Get out your thinking caps, and get ready to possibly lose some of your grown-up pride.

Some of the things you learn in elementary school, like arithmetic, basic science, and the fact that chocolate milk is always a good choice, are bits of knowledge that will serve you well throughout your entire life. Quite often, though, the bigger benefit of primary education is learning how to function and communicate as a member of society, which includes paying thorough attention and following necessary directions.

Driving home those last two concepts seems to be the point of a worksheet recently brought home by the elementary school-age child of Yoko Sanri (who’s coincidentally the creator of manga/anime B Gata H Kei).

On the paper are a series of numbers, with two numerals being the input for some mathematical function that produces the next number in the diagonally descending line. However, one of the numbers in that line has been replaced by a question mark, and the students were asked what number should go in that space. Take a moment and see if you can figure it out.

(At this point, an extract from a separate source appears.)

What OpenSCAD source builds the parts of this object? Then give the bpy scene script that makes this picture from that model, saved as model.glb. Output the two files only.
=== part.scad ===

The first step in the chain uses 72 and 99 to produce 27, which is the difference between the two inputs. Next up, 27 and 45 somehow combine to form 18, which is again the difference between the two. 18 and 39 become 21, and at this point it looks like we’ve cracked the code, so the missing number, which is somehow a function of 21 and 36, should be 15, right? This even checks out at the next step, since the difference between 15 and 28 would be 13.

But 15 is the wrong answer.

Like we said at the beginning, one of the responsibilities elementary school teachers are tasked with is ensuring that kids learn to be thorough. So while the number in the diagonal line is indeed equal to the difference of the two inputs for the first five times, at the very bottom the inputs are 13 and 21, but the result isn’t 8. It’s 7, meaning what we’ve been looking at the whole time isn’t actually the difference between the inputs.

So what’s going on here? Well, let’s start by revealing the correct answer for the mystery number, which is…


What’s actually happening isn’t subtraction, but addition, although in an unexpected way. Let’s take another look at the first step, where 72 and 99 become 27. If you take each of the four digits in the inputs, 7, 2, 9, and 9, then add them all together, you’ll get 27, and it turns out this is what’s really being done in each step.

So when we’re one step before the mystery number, and the inputs are 36 and 21, we should break those into 3, 6, 2, and 1, which gives us 12. From there, inputting 12 and 28 gives us 13, and finally 13 and 21 become 7.

Sanri herself says that on her first attempt, she quickly came to the mistaken conclusion that the answer was 15, and it was only after she started patting herself on the back that she realized she wasn’t right and plenty of other Twitter users say they fell into the same trap. No word on whether or not Sanri’s kid got the correct answer, but even if he didn’t, he can take some solace in knowing that this math puzzle for elementary school students fooled plenty of adults.